L'Ucoii sui matrimoni forzati: atti tribali che non c'entrano con l'Islam
Francesca Sabatinelli – Città del Vaticano
L’amore per i selfie, le sneakers e i jeans e quel suo essere una diciottenne che, nulla di strano, si ribella ai genitori. Ma per Saman Abbas, giovane pakistana dal 2016 in Italia, residente a Novellara, nella provincia di Reggio Emilia, quel "no" ha quasi sicuramente trascinato con sé una condanna a morte. Gli inquirenti, che la cercano da settimane sono convinti che la ragazza sia stata uccisa dalla famiglia, per quel suo rifiuto a un matrimonio combinato con un cugino in Pakistan. Un omicidio che coinvolge tutta la famiglia, dai genitori, ai fratelli, ai cugini, agli zii, e forse è proprio uno di questi ultimi l’esecutore materiale. Ora sono tutti scomparsi, volati in Pakistan, tranne il fratello minorenne, ancora in Italia e sotto la protezione della Procura dei minori, è lui che starebbe rivelando i retroscena della scomparsa. La storia di Saman, ancora senza finale, è solo l’ultima di molte altre, tutte tristemente uguali, perché segnate dalla ribellione a quella aberrazione che è il matrimonio forzato.
Una fatwa per rispetto della vita delle persone
La comunità islamica italiana respinge e condanna con forza questi comportamenti che sono lesivi della donna e in generale della vita delle persone e che non trovano alcuna giustificazione religiosa, di qui la decisione dell’Ucoii, in concerto con l’Associazione islamica degli Imam e delle Guide religiose, di emettere una fatwa contro i matrimoni combinati. “Come Ucoii – spiega il presidente Yassine Lafram – abbiamo voluto esprimerci in maniera netta, attraverso uno strumento religioso e di una certa rilevanza, cioè una fatwa. Non vogliamo lasciare margine ad ambiguità, questa fatwa arriva per dire no ai matrimoni forzati”. Con la decisione, assolutamente inedita, di emettere una fatwa, dunque l’Ucoii intende dimostrare l’impegno a “portare avanti la cultura del rispetto, della tutela e della sacralità della vita delle persone”. Intende, inoltre, esprimere in modo chiaro il punto di vista della religione rispetto a tali questioni. “La sparizione di Saman – spiega ancora Lafram – ci lascia molto preoccupati, al tempo stesso speranzosi. Anche se ormai c'è poco da sperare nel poterla ritrovare ancora viva. Non sappiamo cosa succederà nelle prossime ore, ma come Ucoii la nostra posizione è nettissima”.
La religione non giustifica atti tribali
La religione non potrà mai vincolare qualcuno a un comportamento, tantomeno intende farlo l’Ucoi che, con questa decisione non vuole certo sostituirsi alla giustizia che farà il suo corso.
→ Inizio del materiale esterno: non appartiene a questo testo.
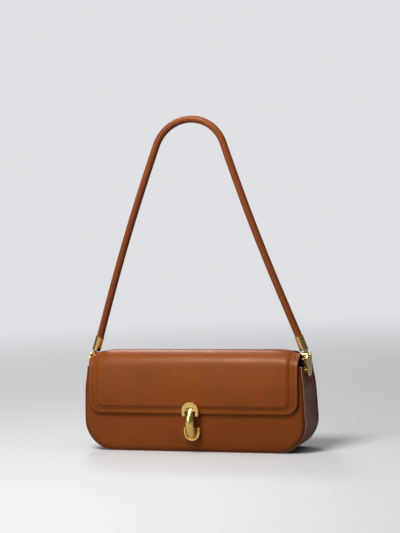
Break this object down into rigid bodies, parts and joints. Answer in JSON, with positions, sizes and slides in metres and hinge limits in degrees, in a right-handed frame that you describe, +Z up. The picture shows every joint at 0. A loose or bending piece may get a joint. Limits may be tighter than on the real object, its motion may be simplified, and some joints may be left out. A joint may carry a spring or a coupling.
{
  "type": "baguette bag",
  "caption": "Small baguette shoulder bag with a padded front flap, a hinged bar clasp and a slim rolled handle on pivoting end fittings.",
  "frame": {"origin": "middle of the bag's flat base, on the ground", "axes": "+X along the bag to the right seen from the front, +Y to the back, +Z up"},
  "size_m": [0.2616, 0.07, 0.3724],
  "materials": {
    "cognac_leather": "smooth cognac calf leather, semi gloss",
    "handle_hide": "smooth cognac calf leather, rolled and stitched",
    "edge_paint": "turned leather edge with lighter edge paint",
    "lining_leather": "thin split leather, matt",
    "lining": "dark brown microfibre",
    "foam": "thin closed foam",
    "board": "pressed fibre board",
    "cord": "twisted cotton cord",
    "gold_metal": "polished gold plating on zinc",
    "steel": "bare steel",
    "magnet": "nickel plated magnet"
  },
  "bodies": {
    "root": {"front_panel": "cognac_leather", "back_panel": "cognac_leather", "gusset": "cognac_leather", "front_welt": "edge_paint", "back_welt": "edge_paint", "front_board": "board", "back_board": "board", "base_insert": "board", "front_lining": "lining", "back_lining": "lining", "gusset_lining": "lining", "front_facing": "cognac_leather", "top_lining": "lining", "slip_pocket": "lining", "clasp_cup": "gold_metal", "clasp_cup_backing": "steel", "clasp_cup_screws": "steel", "clasp_magnet": "magnet", "left_yoke": "gold_metal", "right_yoke": "gold_metal", "left_pivot_pin": "gold_metal", "right_pivot_pin": "gold_metal", "left_yoke_backing": "steel", "right_yoke_backing": "steel", "yoke_rivets": "gold_metal"},
    "flap": {"flap_leather": "cognac_leather", "flap_padding": "foam", "flap_lining": "lining_leather", "clasp_arch": "gold_metal", "clasp_arch_backing": "steel", "clasp_arch_screws": "steel", "clasp_hinge_pin": "gold_metal"},
    "clasp_bar": {"clasp_bar": "gold_metal"},
    "handle": {"handle_leather": "handle_hide", "handle_core": "cord", "left_sleeve": "gold_metal", "right_sleeve": "gold_metal", "sleeve_screws": "gold_metal"}
  },
  "joints": [
    {"name": "flap_fold", "type": "hinge", "parent": "root", "child": "flap", "pos_m": [0, -0.008, 0.1124], "axis": [-1, 0, 0], "range_deg": [0, 95]},
    {"name": "bar_lift", "type": "hinge", "parent": "flap", "child": "clasp_bar", "pos_m": [0, -0.03317, 0.04783], "axis": [-1, 0, 0], "range_deg": [0, 60]},
    {"name": "handle_swing", "type": "hinge", "parent": "root", "child": "handle", "pos_m": [0, 0, 0.1055], "axis": [-1, 0, 0], "range_deg": [0, 60]}
  ]
}
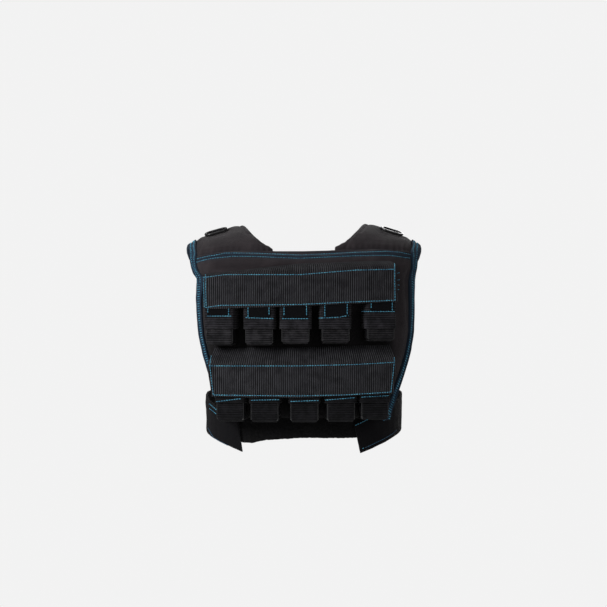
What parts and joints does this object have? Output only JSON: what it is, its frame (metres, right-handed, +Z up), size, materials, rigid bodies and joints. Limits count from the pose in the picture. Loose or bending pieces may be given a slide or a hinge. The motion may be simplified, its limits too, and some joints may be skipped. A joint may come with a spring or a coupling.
{
  "type": "weighted vest",
  "caption": "Worn weighted training vest: padded panels, webbing-flapped pockets holding iron blocks at the back, belt wings and shoulder rings.",
  "frame": {"origin": "midway between the shoulders, level with the undersides of the shoulder pads at the middle of their width at the crest", "axes": "+Z up, +Y towards the wearer's front, -Y towards the back with the pocket rows, +X to the right as seen from behind"},
  "size_m": [0.3909, 0.2605, 0.3796],
  "materials": {
    "padded_fabric": "matt woven polyester over thin padding, blue topstitching",
    "binding_tape": "folded woven tape with two rows of blue stitches",
    "ribbed_webbing": "wide webbing with upright ribs, edged with blue stitches",
    "sleeve_webbing": "wide woven webbing",
    "strap_webbing": "cross-ribbed webbing",
    "coated_iron": "cast iron with black coating",
    "loop_pile": "fuzzy loop pile of a hook and loop fastener",
    "belt_fabric": "matt woven fabric with stitched hems",
    "ring_plastic": "glossy moulded plastic"
  },
  "bodies": {
    "root": {"back_panel": "padded_fabric", "front_panel": "padded_fabric", "shoulder_pad_left": "padded_fabric", "shoulder_pad_right": "padded_fabric", "armhole_binding_left": "binding_tape", "armhole_binding_right": "binding_tape", "upper_flap": "ribbed_webbing", "lower_flap": "ribbed_webbing", "upper_weight_1": "coated_iron", "upper_weight_2": "coated_iron", "upper_weight_3": "coated_iron", "upper_weight_4": "coated_iron", "upper_weight_5": "coated_iron", "lower_weight_1": "coated_iron", "lower_weight_2": "coated_iron", "lower_weight_3": "coated_iron", "lower_weight_4": "coated_iron", "lower_weight_5": "coated_iron", "upper_strap_1": "strap_webbing", "upper_strap_2": "strap_webbing", "upper_strap_3": "strap_webbing", "upper_strap_4": "strap_webbing", "upper_strap_5": "strap_webbing", "lower_strap_1": "strap_webbing", "lower_strap_2": "strap_webbing", "lower_strap_3": "strap_webbing", "lower_strap_4": "strap_webbing", "lower_strap_5": "strap_webbing", "upper_sleeve_1": "sleeve_webbing", "upper_sleeve_2": "sleeve_webbing", "upper_sleeve_3": "sleeve_webbing", "upper_sleeve_4": "sleeve_webbing", "upper_sleeve_5": "sleeve_webbing", "lower_sleeve_1": "sleeve_webbing", "lower_sleeve_2": "sleeve_webbing", "lower_sleeve_3": "sleeve_webbing", "lower_sleeve_4": "sleeve_webbing", "lower_sleeve_5": "sleeve_webbing", "back_belt": "loop_pile", "belt_wing_left": "belt_fabric", "belt_wing_right": "belt_fabric", "shoulder_ring_left": "ring_plastic", "shoulder_ring_right": "ring_plastic", "ring_tab_left": "strap_webbing", "ring_tab_right": "strap_webbing"}
  },
  "joints": []
}
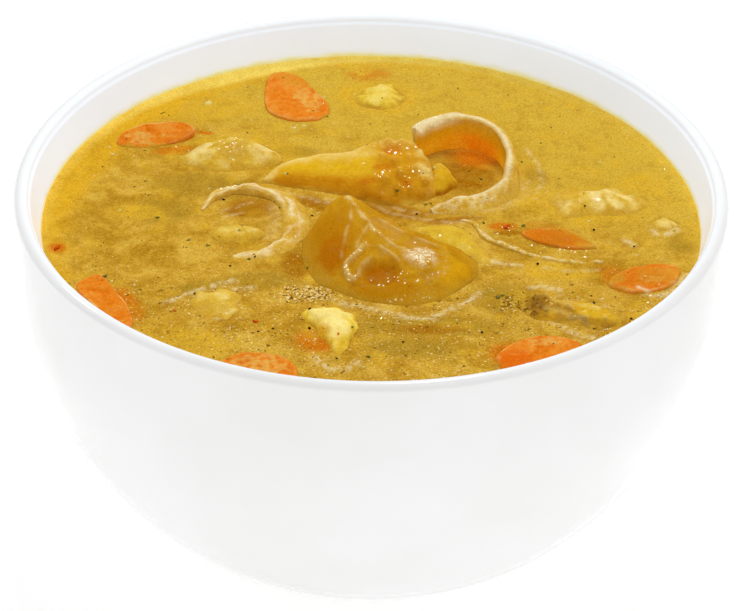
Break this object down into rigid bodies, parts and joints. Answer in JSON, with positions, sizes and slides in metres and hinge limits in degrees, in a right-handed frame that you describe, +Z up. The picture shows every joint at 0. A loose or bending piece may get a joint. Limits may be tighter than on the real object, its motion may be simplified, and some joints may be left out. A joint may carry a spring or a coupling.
{
  "type": "bowl of cow foot soup",
  "caption": "Deep round white bowl of golden cow foot soup, with curled skin, tendon, a folded chunk of foot, carrot and soft yellow pieces at the surface.",
  "frame": {"origin": "centre of the foot ring's underside", "axes": "+Z up, the eater sits on the -Y side, +X to the eater's right"},
  "size_m": [0.16, 0.16, 0.084],
  "materials": {
    "porcelain": "glossy white glaze",
    "broth": "cloudy golden broth, wet",
    "carrot": "cooked carrot, wet",
    "skin": "boiled skin, glossy and gelatinous",
    "tendon": "boiled tendon, glossy",
    "fat": "soft yellow fat, wet",
    "potato": "soft cooked root, moist"
  },
  "bodies": {
    "root": {"bowl": "porcelain", "broth": "broth", "carrot_back": "carrot", "carrot_left_back": "carrot", "carrot_left_front": "carrot", "carrot_front": "carrot", "carrot_right_front": "carrot", "carrot_right": "carrot", "carrot_sliver": "carrot", "skin_curl": "skin", "skin_ring": "skin", "skin_sheet": "skin", "tendon_strip": "tendon", "tendon_knob": "tendon", "foot_chunk": "skin", "fat_slab": "fat", "meat_left": "fat", "meat_right": "fat", "meat_right_small": "fat", "meat_front_right": "tendon", "meat_left_front": "fat", "potato_front": "potato", "potato_back": "potato", "potato_in_ring": "potato"}
  },
  "joints": []
}
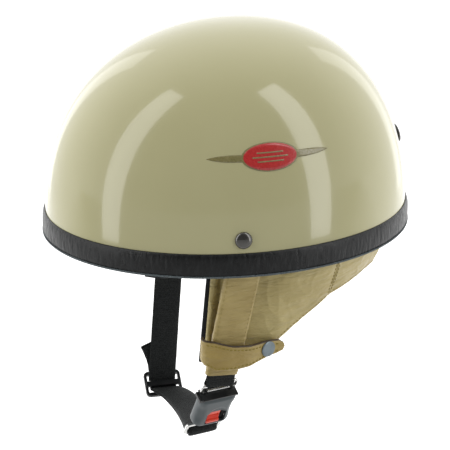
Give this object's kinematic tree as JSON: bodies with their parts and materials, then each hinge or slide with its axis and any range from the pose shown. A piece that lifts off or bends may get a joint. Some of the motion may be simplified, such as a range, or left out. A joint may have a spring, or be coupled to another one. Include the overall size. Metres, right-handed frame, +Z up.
{
  "type": "open face motorcycle helmet",
  "caption": "Open face half shell motorcycle helmet with leather ear flaps and neck curtain, rim trim, goggle keeper and chin strap with quick release buckle.",
  "frame": {"origin": "centre of the head opening, on the plane of the rim trim's lower edge", "axes": "+Z up to the crown, -Y to the front of the helmet, +X to the wearer's left, the side with the buckle"},
  "size_m": [0.2332, 0.2829, 0.3405],
  "materials": {
    "shell_paint": "gloss cream gel coat over glass fibre",
    "trim_leather": "black grained",
    "tan_leather": "matt tan",
    "lining_felt": "black felt",
    "pad_fabric": "black brushed knit over foam",
    "foam": "expanded polystyrene beads",
    "webbing": "black ribbed webbing",
    "grey_plastic": "satin grey",
    "black_plastic": "matt black",
    "red_plastic": "satin red",
    "badge_red": "printed decal",
    "steel": "bright",
    "snap_steel": "satin",
    "chrome": "bright"
  },
  "bodies": {
    "helmet": {"badge_left": "badge_red", "badge_right": "badge_red", "buckle_base": "grey_plastic", "buckle_cover": "grey_plastic", "buckle_end_cap": "black_plastic", "buckle_frame_plate": "steel", "buckle_ring": "chrome", "button_spring": "steel", "chin_strap_loop": "webbing", "crown_pad": "pad_fabric", "ear_flap_left": "tan_leather", "ear_flap_right": "tan_leather", "ear_lining_left": "lining_felt", "ear_lining_right": "lining_felt", "edge_trim": "trim_leather", "headband_pad": "pad_fabric", "impact_liner": "foam", "keeper_foot": "trim_leather", "keeper_rivet": "steel", "keeper_stud": "snap_steel", "leather_sleeve_left": "tan_leather", "liner_skirt": "lining_felt", "neck_lining": "lining_felt", "neck_panel": "tan_leather", "outer_shell": "shell_paint", "rivet_washers": "steel", "strap_left_webbing": "webbing", "strap_right_webbing": "webbing", "strap_rivets": "steel", "tab_stud_left": "snap_steel", "tab_stud_right": "snap_steel"},
    "tongue": {"tongue_plate": "chrome", "tongue_webbing": "webbing"},
    "button": {"release_button": "red_plastic"},
    "latch": {"latch_pawl": "steel"},
    "slider": {"strap_slider": "black_plastic", "strap_tail": "webbing"},
    "keeper": {"keeper_flap": "trim_leather", "keeper_snap": "chrome"},
    "tab_left": {"tab_left": "tan_leather", "tab_snap_left": "snap_steel"},
    "tab_right": {"tab_right": "tan_leather", "tab_snap_right": "snap_steel"}
  },
  "joints": [
    {"name": "tongue_slide", "type": "slide", "parent": "helmet", "child": "tongue", "axis": [-0.5056, -0.0983, -0.8572], "range_m": [0, 0.02], "deforming": ["chin_strap_loop"]},
    {"name": "button_slide", "type": "slide", "parent": "helmet", "child": "button", "axis": [0.5056, 0.0983, 0.8572], "range_m": [0, 0.004], "stiffness_N_per_m": 400, "springref_m": -0.001, "deforming": ["button_spring"]},
    {"name": "latch_slide", "type": "slide", "parent": "helmet", "child": "latch", "axis": [-0.8414, -0.1636, 0.515], "range_m": [0, 0.0012]},
    {"name": "slider_travel", "type": "slide", "parent": "helmet", "child": "slider", "axis": [-0.1159, 0.1021, 0.988], "range_m": [0, 0.025]},
    {"name": "keeper_hinge", "type": "hinge", "parent": "helmet", "child": "keeper", "pos_m": [0, 0.14025, 0.02715], "axis": [-1, 0, 0], "range_deg": [0, 95]},
    {"name": "tab_left_hinge", "type": "hinge", "parent": "helmet", "child": "tab_left", "pos_m": [0.1024, -0.0466, -0.065], "axis": [0, 0, -1], "range_deg": [0, 100]},
    {"name": "tab_right_hinge", "type": "hinge", "parent": "helmet", "child": "tab_right", "pos_m": [-0.1024, -0.0466, -0.065], "axis": [0, 0, 1], "range_deg": [0, 100]}
  ],
  "couplings": [
    {"joint": "latch_slide", "follows": "button_slide", "ratio": 0.3}
  ]
}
Si rende però necessario, secondo Lafram, sgomberare il campo dall’equivoco che “la religione in qualche modo possa giustificare comportamenti lesivi dei diritti delle persone”, ed eliminare anche l’idea di una possibile “commistione omertosa che per alcuni potrebbe esserci fra la religione islamica e questi atti tribali che nulla hanno a che vedere con la nostra fede religiosa”. Per l’Ucoii è dunque fondamentale ribadire il rifiuto di qualunque comportamento lesivo nei confronti delle donne: di qui la decisione di emettere una seconda fatwa, contro l’infibulazione, altro gravissimo atto contro le donne commesso in modo clandestino anche in Italia. “L’infibulazione femminile – conclude il presidente dell’Ucoii – è un atto barbaro che non deve assolutamente trovare spazio, né deve poter continuare ad attecchire nella nostra società”. L’Unione quindi porterà avanti questo lavoro culturale all’interno delle comunità esistenti in Italia che “oggi fanno fatica ad abbandonare magari alcune pratiche ma che non possono assolutamente trovare spazio nella nostra società.